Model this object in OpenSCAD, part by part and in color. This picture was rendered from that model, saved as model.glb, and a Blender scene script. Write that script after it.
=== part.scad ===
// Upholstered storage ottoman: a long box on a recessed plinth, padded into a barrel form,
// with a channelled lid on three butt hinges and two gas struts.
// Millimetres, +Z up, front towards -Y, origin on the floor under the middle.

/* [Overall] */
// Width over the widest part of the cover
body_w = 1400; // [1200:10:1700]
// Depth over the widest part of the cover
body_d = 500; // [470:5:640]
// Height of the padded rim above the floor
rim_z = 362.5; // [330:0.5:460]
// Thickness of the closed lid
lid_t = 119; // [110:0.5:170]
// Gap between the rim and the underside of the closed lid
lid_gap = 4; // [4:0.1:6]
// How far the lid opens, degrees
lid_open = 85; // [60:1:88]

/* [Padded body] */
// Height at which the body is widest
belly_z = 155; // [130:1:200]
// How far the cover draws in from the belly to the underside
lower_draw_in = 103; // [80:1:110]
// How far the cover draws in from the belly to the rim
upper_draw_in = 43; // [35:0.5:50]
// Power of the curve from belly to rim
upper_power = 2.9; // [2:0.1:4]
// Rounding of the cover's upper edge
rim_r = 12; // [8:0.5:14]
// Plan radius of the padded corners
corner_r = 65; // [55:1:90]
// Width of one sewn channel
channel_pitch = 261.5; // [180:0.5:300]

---

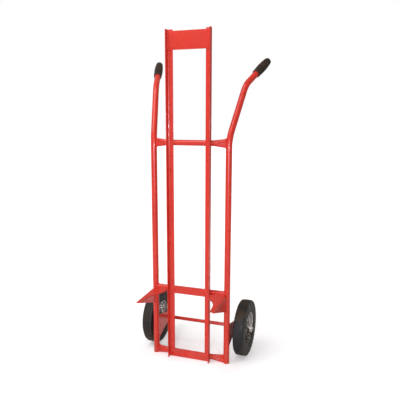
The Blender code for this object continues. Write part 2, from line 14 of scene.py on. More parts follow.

**AIM**
Exactly the lines above from the one with "Model this object" to the one with "lid_open = 85; // [60:1:88]", both included, are to be quoted; leave the rest out.

**ANSWER IN FULL**
Model this object in OpenSCAD, part by part and in color. This picture was rendered from that model, saved as model.glb, and a Blender scene script. Write that script after it.
=== part.scad ===
// Upholstered storage ottoman: a long box on a recessed plinth, padded into a barrel form,
// with a channelled lid on three butt hinges and two gas struts.
// Millimetres, +Z up, front towards -Y, origin on the floor under the middle.

/* [Overall] */
// Width over the widest part of the cover
body_w = 1400; // [1200:10:1700]
// Depth over the widest part of the cover
body_d = 500; // [470:5:640]
// Height of the padded rim above the floor
rim_z = 362.5; // [330:0.5:460]
// Thickness of the closed lid
lid_t = 119; // [110:0.5:170]
// Gap between the rim and the underside of the closed lid
lid_gap = 4; // [4:0.1:6]
// How far the lid opens, degrees
lid_open = 85; // [60:1:88]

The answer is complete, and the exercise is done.